Coyle, in her ruling Thursday, said she found McCaffery’s testimony about her note-taking and recordkeeping habits “clear, convincing, and entirely credible” — and suggested that Krasner’s office had a history of “red flags” about its own handling of records in other cases.
And in one of the more remarkable comments, the judge said she believed that Krasner’s office had “deliberately removed” McCaffery’s notes from the file boxes she was given to review while presiding over the open records dispute.
“I don’t believe for one millisecond that the documents at issue weren’t intentionally misplaced,” Coyle said. “I believe they were intentionally misplaced.
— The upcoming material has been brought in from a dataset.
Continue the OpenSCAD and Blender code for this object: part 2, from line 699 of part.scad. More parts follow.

I believe at this point in time there are certain documents that are — that have been destroyed, omitted, moved, misplaced, what have you.”
She went on to criticize the district attorney’s office for its overall handling of the matter, saying “the level of bad faith that has been demonstrated here is most egregious and worthy of sanctions,” and she ordered the office to pay $10,000 to McCaffery, $10,000 to Sax, and $100,000 to the courts. She also ordered a series of trainings for prosecutors on issues including professional conduct and truthfulness.
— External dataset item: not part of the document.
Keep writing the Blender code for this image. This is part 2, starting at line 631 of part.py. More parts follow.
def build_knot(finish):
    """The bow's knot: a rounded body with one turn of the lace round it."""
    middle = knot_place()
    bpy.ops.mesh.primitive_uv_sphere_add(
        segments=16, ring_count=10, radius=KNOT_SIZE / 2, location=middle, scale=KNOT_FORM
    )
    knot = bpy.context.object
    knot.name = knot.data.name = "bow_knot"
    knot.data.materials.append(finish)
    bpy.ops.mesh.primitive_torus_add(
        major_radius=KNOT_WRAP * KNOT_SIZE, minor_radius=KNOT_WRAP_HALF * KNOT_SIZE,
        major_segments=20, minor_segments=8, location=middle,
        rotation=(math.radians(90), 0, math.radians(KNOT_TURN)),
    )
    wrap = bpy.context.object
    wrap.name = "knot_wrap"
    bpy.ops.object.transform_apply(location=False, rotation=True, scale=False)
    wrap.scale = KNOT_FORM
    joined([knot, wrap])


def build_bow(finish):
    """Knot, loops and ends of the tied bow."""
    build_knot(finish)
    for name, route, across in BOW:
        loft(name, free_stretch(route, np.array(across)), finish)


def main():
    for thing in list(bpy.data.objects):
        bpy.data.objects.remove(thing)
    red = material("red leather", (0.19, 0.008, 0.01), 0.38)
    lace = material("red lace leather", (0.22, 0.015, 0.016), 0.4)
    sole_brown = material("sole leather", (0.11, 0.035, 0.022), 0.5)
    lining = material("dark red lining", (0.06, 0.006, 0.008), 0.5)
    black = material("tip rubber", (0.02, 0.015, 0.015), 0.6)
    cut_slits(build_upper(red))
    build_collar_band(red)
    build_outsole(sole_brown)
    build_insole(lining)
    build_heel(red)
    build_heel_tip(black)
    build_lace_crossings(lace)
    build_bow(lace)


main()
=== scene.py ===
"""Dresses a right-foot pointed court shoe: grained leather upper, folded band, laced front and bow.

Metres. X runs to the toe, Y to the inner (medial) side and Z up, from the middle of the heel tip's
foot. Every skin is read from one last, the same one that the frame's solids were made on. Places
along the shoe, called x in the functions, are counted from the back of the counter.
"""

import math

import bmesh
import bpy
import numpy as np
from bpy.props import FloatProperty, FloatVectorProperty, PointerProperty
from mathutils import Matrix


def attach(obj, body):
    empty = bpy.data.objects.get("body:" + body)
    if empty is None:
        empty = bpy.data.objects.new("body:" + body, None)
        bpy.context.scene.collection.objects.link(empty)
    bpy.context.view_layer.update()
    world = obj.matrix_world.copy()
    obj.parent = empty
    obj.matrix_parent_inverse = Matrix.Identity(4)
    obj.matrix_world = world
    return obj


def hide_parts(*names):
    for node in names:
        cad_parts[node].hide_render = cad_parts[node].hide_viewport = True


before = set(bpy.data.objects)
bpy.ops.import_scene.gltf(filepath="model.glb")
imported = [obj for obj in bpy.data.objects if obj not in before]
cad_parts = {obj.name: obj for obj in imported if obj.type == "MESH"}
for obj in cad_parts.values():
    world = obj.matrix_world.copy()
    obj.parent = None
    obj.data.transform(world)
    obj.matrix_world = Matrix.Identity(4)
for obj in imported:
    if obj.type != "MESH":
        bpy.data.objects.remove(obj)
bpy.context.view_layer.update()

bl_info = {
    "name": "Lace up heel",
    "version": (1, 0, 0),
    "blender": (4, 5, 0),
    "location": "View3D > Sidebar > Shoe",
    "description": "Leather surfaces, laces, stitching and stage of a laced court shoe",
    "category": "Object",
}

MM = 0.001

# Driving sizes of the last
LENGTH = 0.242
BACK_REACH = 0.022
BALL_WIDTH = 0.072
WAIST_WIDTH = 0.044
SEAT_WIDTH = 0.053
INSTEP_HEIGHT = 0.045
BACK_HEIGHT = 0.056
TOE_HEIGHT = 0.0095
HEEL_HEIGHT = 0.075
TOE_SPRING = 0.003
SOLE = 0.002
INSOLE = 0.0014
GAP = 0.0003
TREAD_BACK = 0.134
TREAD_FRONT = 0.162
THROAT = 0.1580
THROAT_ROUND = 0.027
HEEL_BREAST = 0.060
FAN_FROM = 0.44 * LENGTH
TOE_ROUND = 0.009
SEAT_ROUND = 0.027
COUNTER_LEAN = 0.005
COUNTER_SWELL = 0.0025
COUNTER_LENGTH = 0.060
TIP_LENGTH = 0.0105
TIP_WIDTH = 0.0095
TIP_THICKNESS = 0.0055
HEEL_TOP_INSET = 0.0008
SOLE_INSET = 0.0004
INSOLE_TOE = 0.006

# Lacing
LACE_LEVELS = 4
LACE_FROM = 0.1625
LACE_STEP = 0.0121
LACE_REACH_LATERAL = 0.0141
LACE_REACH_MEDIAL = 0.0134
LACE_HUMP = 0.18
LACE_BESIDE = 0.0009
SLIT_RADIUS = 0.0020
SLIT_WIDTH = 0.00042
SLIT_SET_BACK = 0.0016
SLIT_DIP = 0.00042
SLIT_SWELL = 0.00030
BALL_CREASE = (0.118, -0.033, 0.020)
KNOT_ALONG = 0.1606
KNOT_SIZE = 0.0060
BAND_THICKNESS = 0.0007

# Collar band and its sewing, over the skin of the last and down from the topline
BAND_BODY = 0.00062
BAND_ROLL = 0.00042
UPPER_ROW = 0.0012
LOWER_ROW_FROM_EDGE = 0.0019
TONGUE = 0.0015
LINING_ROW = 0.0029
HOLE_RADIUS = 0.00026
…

Coyle has been at odds with Krasner’s office in the past. In 2018, she removed one of his assistant district attorneys from a probation violation case and unilaterally named a defense lawyer in the room a “special prosecutor.” Her action was later struck down by the Pennsylvania Supreme Court.
And in 2020, the Superior Court overturned a seven-year prison sentence Coyle imposed on a defendant, saying “a reasonable observer could question whether the judge comported herself in an unbiased and impartial manner,” and citing in part her “animus against the District Attorney’s Office.”
In McCaffery’s case, Coyle said she would issue a written opinion explaining her decision, which she said would be “extensive.” She did not specify a timeline.
It was also unclear how quickly Krasner’s appeal of her ruling might be resolved, meaning a final decision on the fate of the sanctions may not be resolved for some time.